Le Conseil d’Etat espère tenir un projet retravaillé cet automne, pour un vote au Conseil municipal l’an prochain. La mise à ciel ouvert des rivières est quant à elle prévue pour 2025. Pour le président de la fondation PAV, Robert Cramer, il y a urgence. «Au-delà de la nécessité de créer du logement, les promoteurs immobiliers et autres acteurs économiques s’impatientent», prévient-il, ajoutant que les entreprises attendent elles aussi des solutions de relogement.

Si elles veulent tenir ce calendrier, les autorités devront obtenir néanmoins l’adhésion de la population. Face à la trentaine d’habitants présents, elles ont donc joué la carte de l’apaisement, allant jusqu’à proposer à deux animatrices de la maison de quartier des Acacias, inquiètes du manque d’équipements publics pour les jeunes, un rendez-vous en personne.

Un public curieux

Etude d’ensoleillement, assainissement des sols pollués, composition des jurys lors des concours d’architectes ou encore système d’autopartage: plus curieux que critique, le public veut obtenir des précisions. Lorsqu’un habitant du quartier pointe des «problèmes de cohérence» entre les différents morceaux du PAV, avec des quartiers très denses et d’autres plus calmes, Antonio Hodgers répond avec tact. «L’alternance entre les différentes ambiances est l’une des forces du projet. Un quartier où tous les immeubles auraient la même taille ressemblerait à une architecture soviétique déprimante.»

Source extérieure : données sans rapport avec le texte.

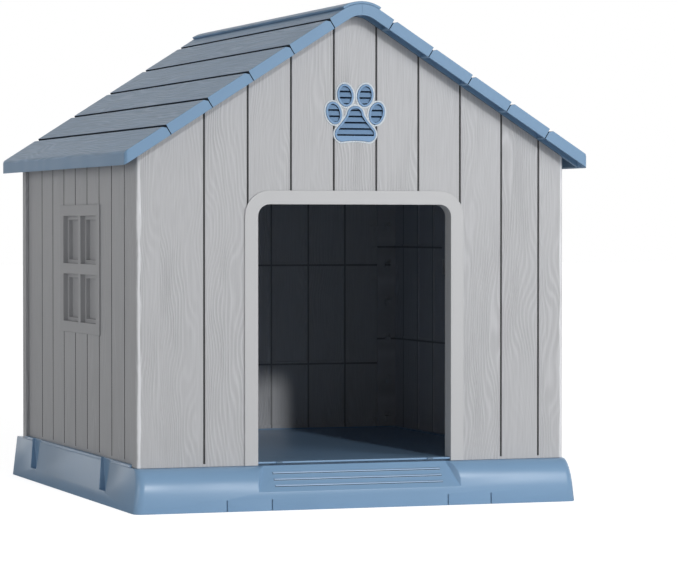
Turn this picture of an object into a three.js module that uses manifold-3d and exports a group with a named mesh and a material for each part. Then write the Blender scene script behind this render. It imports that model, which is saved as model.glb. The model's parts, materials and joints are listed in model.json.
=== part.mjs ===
// A knock-down plastic dog house: a ribbed plinth with a moulded entry ramp, a drop-in floor, four
// hooked wall panels, a door frame, two blind windows, a paw-shaped vent of five louvred pads, and
// a plank-look roof of two halves under a ridge cap.
// Millimetres. X runs to the right seen from the doorway, the doorway faces -Y and Z is up.
// The origin is on the ground under the middle of the house.
import * as THREE from "three";
import { mergeVertices } from "three/addons/utils/BufferGeometryUtils.js";
import Module from "manifold-3d";

const wasm = await Module();
wasm.setup();

// Overall form
const wallWidth = 730; // across the outside of the corner posts
const wallDepth = 784; // from the front wall's face to the back wall's face
const baseTop = 70; // top of the plinth, where the wall panels start
const seatGap = 0.3; // between pieces that touch
const halfWidth = wallWidth / 2;
const halfDepth = wallDepth / 2;
const overshoot = 2; // how far a cutter runs past the face it cuts

// Wall panels
const wallSkin = 4;
const postProud = 6; // how far the corner posts stand out from the side panels
const postReach = 30; // how far a corner post wraps round the side
const cornerRadius = 8;
const postCornerSteps = 4;
const grooveWidth = 3.2;
const grooveDepth = 2;
const grooveFoot = 4.5; // plain strip under each groove
const ridgeWidth = 9; // the ridge behind each groove
const ridgeHeight = 2;
const frontPlank = 72.6; // groove pitch on the front and back
const frontGrooves = 4; // grooves on each side of the middle
const endGrooveX = 320; // the one extra groove beside the right-hand front post
const sidePlank = 79.7; // groove pitch on the sides
const sideGrooveFirst = -296;
const sideGrooves = 8;
const girtWidth = 5; // horizontal stiffening ribs inside the panels
const gableGirts = [195, 380];
const sideGirts = [241, 414];
const tongueDepth = 3.5; // the foot that drops inside the plinth
const tongueLap = 12;
const tongueInset = 3; // from the side panels' flanges
const footRibs = [121, 160, 172, 211, 262]; // small stiffeners on the tongue, each side of the middle
const footRibWidth = 2;
const footRibHeight = 10;
const girtInset = 4;
const sideFace = halfWidth - postProud;
const sideInner = sideFace - wallSkin;
const gableInner = halfDepth - wallSkin;

// Hooked corner joints
const flangeWidth = 36; // turned-in end of a side panel
const flangeSkin = 3.5;
const hookWidth = 10;
const hookNeck = 5;
const hookDrop = 6;
const hookSkin = 3;
const hookHeights = [90, 162, 240, 309, 379, 450];
const hookInset = 16; // from the side panel's inner face to the hook's middle
const hookChamfer = 1;
const edgeLugs = [91, 351, 411, 452]; // heights of the lugs that the flange's free edge stops against
const edgeLugLength = 12;
const edgeLugHeight = 3;

// Doorway and its frame
const doorHalfWidth = 164.8; // clear opening
const doorTop = 487.8;
const doorRadius = 19;
const doorBand = 22.4; // width of the raised band round the opening
const doorBandSkin = 2.4;
const doorLining = 3.2;
const doorLiningDepth = 25;
const doorCornerSteps = 6;

// Blind windows
const windowMiddleY = -12.5;
const windowMiddleZ = 380.5;
const windowLength = 265;
const windowHeight = 217;
const windowSideRail = 22;
const windowTopRail = 18.5;
const windowMullion = 15;
const windowBar = 18;
const windowFlange = 2; // thickness of the raised frame
const windowLap = 10; // how far the frame covers the wall round its hole
const paneStep = 8.5; // depth of the first recess
const paneInset = 6.5;
const paneDepth = 15.5; // depth of the second recess
const paneSkin = 2.5;
const drainWidth = 4;
const drainInset = 1; // from the first recess's back

// Paw vent
const ventBase = 589; // height of the palm's lowest point
const ventProud = 2.2;
const ventRim = 3.3;
const ventDepth = 8.4; // from the pad's face to the back of its collar
const ventCollar = 1.2; // collar behind the wall
const haloWidth = 3; // raised lip of the wall round each pad
const haloProud = 1.2;
const louvrePitch = 10;
const louvreFirst = 9.5; // height of the lowest slot above the palm's foot
const louvreSlot = 2.6;
const louvreShallow = 1.6;
const louvreDeep = 4;
const palmDomeRadius = 14;
const palmDomeHeight = 43.5;
const palmLobeRadius = 12.4;
const palmLobeX = 22.5;
const palmArch = 4; // how far the palm's foot arches up
const palmFlankPull = 0.03; // the flank's control point, as a share of the way out to the lobe
const palmFlankLift = 0.8; // and of the way up to the dome
const toeSteps = 18;
const palmLobeTurn = 42; // degrees, where the lobe's arc meets the hollow flank
const palmDomeTurn = 5; // degrees, where the dome's arc meets it
const outerToeX = 36.6; // from the paw's middle
const outerToeZ = 46; // above the palm's foot
const outerToeLong = 18.4; // half its length
const outerToeWide = 13.2; // half its width
const outerToeTilt = 15; // degrees, leaning outwards
const innerToeX = 17;
const innerToeZ = 74.6;
const innerToeLong = 18.3;
const innerToeWide = 13.7;
const innerToeTilt = 10;

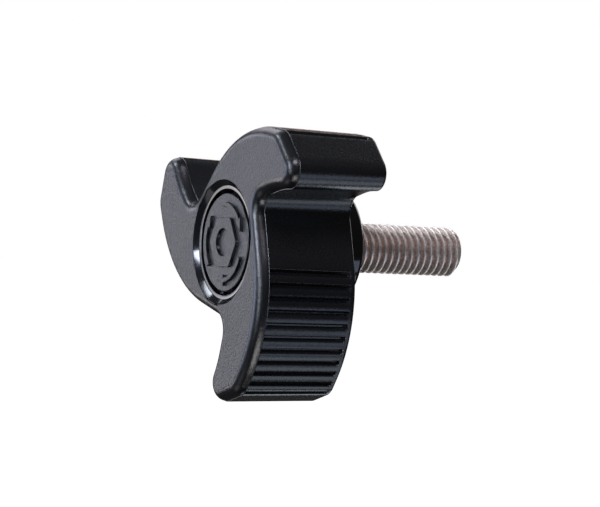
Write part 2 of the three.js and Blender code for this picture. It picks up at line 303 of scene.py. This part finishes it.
def hub_section():
    """Loops from the foot of the boss, through the stepped hole, to the front face."""
    boss_radius, bore_radius, foot, rim = 11.75 * MM, 5.23 * MM, 0.4 * MM, 1 * MM
    chamfer = 0.4 * MM
    head_pocket = hexagon(16.6 * MM)
    seat, bevel_inner, bevel_outer = 10.45 * MM, 11.1 * MM, 12.2 * MM
    rows = [(circle * (boss_radius + foot + 0.1 * MM), wing_back)]
    for sine, cosine in quarter(4):
        rows.append((circle * (boss_radius + foot * (1 - sine)), wing_back + foot * (1 - cosine)))
    for sine, cosine in quarter(8):
        rows.append((circle * (boss_radius - rim * (1 - cosine)), clamping_face - rim * (1 - sine)))
    rows += [
        (circle * (boss_radius - rim - 0.1 * MM), clamping_face),
        (circle * (bore_radius + chamfer), clamping_face),
        (circle * bore_radius, clamping_face - chamfer),
        (circle * bore_radius, head_bearing + gap),
        (head_pocket, head_bearing + gap),
        (head_pocket, cap_seat_floor),
        (circle * seat, cap_seat_floor),
        (circle * seat, cap_face + 0.06 * MM),
        (circle * (seat + 0.06 * MM), cap_face),
        (circle * (bevel_inner - 0.05 * MM), cap_face),
        (circle * (bevel_inner + 0.03 * MM), cap_face - 0.04 * MM),
        (circle * (bevel_inner + 0.08 * MM), cap_face - 0.08 * MM),
        (circle * (bevel_outer - 0.08 * MM), front + 0.085 * MM),
        (circle * bevel_outer, front + 0.03 * MM),
        (circle * (bevel_outer + 0.08 * MM), front),
        (circle * (bevel_outer + 0.25 * MM), front),
    ]
    return rows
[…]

Membre du Rassemblement pour une politique sociale du logement, Marc Brun se montre plus incisif. «On nous demande de commenter un projet sur lequel même la ville n’est pas entièrement convaincue», lâche celui qui a participé à lancer une pétition de dernière minute contre les Vernets. Dans un quartier «aussi dense», il s’étonne par ailleurs de l’absence de parc pour les enfants. «L’immense parc du PAV, d’une superficie de 6 à 8 hectares, soit autant que le parc des Bastions, est situé à 5 minutes», rétorque Antonio Hodgers.